::: Extracted data :::
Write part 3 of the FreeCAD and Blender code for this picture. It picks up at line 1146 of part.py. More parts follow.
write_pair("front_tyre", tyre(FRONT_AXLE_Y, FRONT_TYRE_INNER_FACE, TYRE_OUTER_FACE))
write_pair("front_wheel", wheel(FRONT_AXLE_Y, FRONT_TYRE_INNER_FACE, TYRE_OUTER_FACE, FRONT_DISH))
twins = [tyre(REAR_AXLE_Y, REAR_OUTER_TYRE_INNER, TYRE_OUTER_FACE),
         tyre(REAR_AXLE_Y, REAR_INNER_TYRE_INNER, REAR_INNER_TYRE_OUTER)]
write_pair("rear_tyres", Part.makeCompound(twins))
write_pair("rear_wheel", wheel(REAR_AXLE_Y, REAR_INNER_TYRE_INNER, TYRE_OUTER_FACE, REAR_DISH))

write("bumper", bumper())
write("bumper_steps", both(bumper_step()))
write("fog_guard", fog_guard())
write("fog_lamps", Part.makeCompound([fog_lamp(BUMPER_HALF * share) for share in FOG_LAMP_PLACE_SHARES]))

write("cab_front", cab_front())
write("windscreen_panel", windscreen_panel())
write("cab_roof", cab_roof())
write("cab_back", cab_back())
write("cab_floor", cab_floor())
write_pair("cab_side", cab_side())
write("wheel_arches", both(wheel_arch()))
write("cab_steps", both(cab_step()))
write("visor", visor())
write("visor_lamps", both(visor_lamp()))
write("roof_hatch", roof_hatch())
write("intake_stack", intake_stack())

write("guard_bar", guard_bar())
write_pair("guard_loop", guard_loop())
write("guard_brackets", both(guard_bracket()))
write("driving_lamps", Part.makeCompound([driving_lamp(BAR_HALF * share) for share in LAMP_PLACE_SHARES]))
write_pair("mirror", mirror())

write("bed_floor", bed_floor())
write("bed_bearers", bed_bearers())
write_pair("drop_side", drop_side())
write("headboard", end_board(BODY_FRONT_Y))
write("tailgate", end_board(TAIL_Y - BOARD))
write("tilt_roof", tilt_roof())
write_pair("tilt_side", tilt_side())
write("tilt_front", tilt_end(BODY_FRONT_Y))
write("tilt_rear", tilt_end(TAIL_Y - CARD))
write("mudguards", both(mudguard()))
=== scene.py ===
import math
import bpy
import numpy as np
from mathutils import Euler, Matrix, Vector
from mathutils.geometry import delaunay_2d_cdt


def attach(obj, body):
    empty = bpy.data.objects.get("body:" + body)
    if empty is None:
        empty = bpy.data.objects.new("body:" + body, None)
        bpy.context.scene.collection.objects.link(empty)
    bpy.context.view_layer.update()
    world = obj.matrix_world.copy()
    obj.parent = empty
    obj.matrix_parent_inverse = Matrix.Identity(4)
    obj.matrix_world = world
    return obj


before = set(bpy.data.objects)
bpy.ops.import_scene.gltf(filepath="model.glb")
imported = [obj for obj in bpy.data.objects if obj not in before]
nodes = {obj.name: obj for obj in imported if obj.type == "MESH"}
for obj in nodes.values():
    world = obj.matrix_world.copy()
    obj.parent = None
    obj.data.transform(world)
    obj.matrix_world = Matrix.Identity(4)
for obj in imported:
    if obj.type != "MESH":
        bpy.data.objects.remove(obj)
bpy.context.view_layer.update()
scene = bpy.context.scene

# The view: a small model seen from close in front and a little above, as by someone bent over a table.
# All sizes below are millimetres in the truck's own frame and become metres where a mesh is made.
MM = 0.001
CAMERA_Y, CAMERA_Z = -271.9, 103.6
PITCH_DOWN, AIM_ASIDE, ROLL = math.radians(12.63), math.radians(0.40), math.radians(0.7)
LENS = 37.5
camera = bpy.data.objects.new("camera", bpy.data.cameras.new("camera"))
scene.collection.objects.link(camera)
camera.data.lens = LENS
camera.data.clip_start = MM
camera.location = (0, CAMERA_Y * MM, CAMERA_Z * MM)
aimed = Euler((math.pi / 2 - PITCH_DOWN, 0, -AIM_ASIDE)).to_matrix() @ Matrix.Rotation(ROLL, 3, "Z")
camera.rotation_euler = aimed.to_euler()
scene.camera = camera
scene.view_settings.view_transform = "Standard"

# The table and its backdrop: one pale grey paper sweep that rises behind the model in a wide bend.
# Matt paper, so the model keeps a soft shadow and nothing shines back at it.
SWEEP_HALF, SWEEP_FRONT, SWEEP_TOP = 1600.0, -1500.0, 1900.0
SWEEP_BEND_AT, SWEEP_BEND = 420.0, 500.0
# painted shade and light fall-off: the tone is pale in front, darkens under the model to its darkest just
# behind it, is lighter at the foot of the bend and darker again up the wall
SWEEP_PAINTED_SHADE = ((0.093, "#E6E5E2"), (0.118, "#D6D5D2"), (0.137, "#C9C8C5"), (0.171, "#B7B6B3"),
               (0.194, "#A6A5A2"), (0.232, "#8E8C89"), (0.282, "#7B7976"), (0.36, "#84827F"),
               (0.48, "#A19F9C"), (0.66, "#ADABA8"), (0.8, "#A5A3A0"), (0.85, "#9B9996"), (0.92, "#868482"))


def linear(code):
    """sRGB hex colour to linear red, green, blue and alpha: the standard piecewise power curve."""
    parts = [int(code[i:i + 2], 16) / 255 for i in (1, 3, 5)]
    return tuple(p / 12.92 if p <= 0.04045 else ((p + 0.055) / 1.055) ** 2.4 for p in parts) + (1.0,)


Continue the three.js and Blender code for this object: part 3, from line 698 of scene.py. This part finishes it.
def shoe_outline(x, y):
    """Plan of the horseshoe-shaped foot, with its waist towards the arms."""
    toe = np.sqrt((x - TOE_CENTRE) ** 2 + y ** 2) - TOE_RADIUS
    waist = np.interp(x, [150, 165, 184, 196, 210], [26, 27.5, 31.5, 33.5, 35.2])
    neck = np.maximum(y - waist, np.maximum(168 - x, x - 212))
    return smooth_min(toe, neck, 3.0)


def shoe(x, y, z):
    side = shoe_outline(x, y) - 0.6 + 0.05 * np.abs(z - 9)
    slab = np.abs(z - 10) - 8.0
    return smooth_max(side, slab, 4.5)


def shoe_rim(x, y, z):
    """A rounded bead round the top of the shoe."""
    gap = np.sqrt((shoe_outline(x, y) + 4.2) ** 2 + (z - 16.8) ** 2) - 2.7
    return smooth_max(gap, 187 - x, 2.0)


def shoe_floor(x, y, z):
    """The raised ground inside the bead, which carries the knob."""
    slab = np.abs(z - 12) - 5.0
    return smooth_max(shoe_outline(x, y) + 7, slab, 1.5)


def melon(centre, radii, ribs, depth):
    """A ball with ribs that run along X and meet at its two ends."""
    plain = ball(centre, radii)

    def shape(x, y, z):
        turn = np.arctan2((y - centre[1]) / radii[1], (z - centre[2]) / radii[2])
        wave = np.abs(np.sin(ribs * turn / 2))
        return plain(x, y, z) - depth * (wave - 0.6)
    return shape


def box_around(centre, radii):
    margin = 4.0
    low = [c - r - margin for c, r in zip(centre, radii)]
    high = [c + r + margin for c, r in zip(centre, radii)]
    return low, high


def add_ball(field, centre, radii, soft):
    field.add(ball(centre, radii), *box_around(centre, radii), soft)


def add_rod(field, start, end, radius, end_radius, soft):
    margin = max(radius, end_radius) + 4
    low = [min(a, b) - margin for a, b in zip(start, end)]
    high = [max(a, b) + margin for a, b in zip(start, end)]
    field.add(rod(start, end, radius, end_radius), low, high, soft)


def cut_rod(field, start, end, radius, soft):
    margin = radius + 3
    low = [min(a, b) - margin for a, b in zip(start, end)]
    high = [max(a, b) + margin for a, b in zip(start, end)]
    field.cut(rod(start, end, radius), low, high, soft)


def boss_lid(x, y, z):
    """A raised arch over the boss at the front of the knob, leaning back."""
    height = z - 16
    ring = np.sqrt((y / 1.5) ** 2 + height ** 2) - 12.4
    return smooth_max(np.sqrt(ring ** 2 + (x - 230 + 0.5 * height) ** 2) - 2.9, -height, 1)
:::
Beginning at the first line of the records, give again each line exactly as written, ending with the line that contains "share in FOG_LAMP_PLACE_SHARES]))".

Write part 3 of the FreeCAD and Blender code for this picture. It picks up at line 1146 of part.py. More parts follow.
write_pair("front_tyre", tyre(FRONT_AXLE_Y, FRONT_TYRE_INNER_FACE, TYRE_OUTER_FACE))
write_pair("front_wheel", wheel(FRONT_AXLE_Y, FRONT_TYRE_INNER_FACE, TYRE_OUTER_FACE, FRONT_DISH))
twins = [tyre(REAR_AXLE_Y, REAR_OUTER_TYRE_INNER, TYRE_OUTER_FACE),
         tyre(REAR_AXLE_Y, REAR_INNER_TYRE_INNER, REAR_INNER_TYRE_OUTER)]
write_pair("rear_tyres", Part.makeCompound(twins))
write_pair("rear_wheel", wheel(REAR_AXLE_Y, REAR_INNER_TYRE_INNER, TYRE_OUTER_FACE, REAR_DISH))

write("bumper", bumper())
write("bumper_steps", both(bumper_step()))
write("fog_guard", fog_guard())
write("fog_lamps", Part.makeCompound([fog_lamp(BUMPER_HALF * share) for share in FOG_LAMP_PLACE_SHARES]))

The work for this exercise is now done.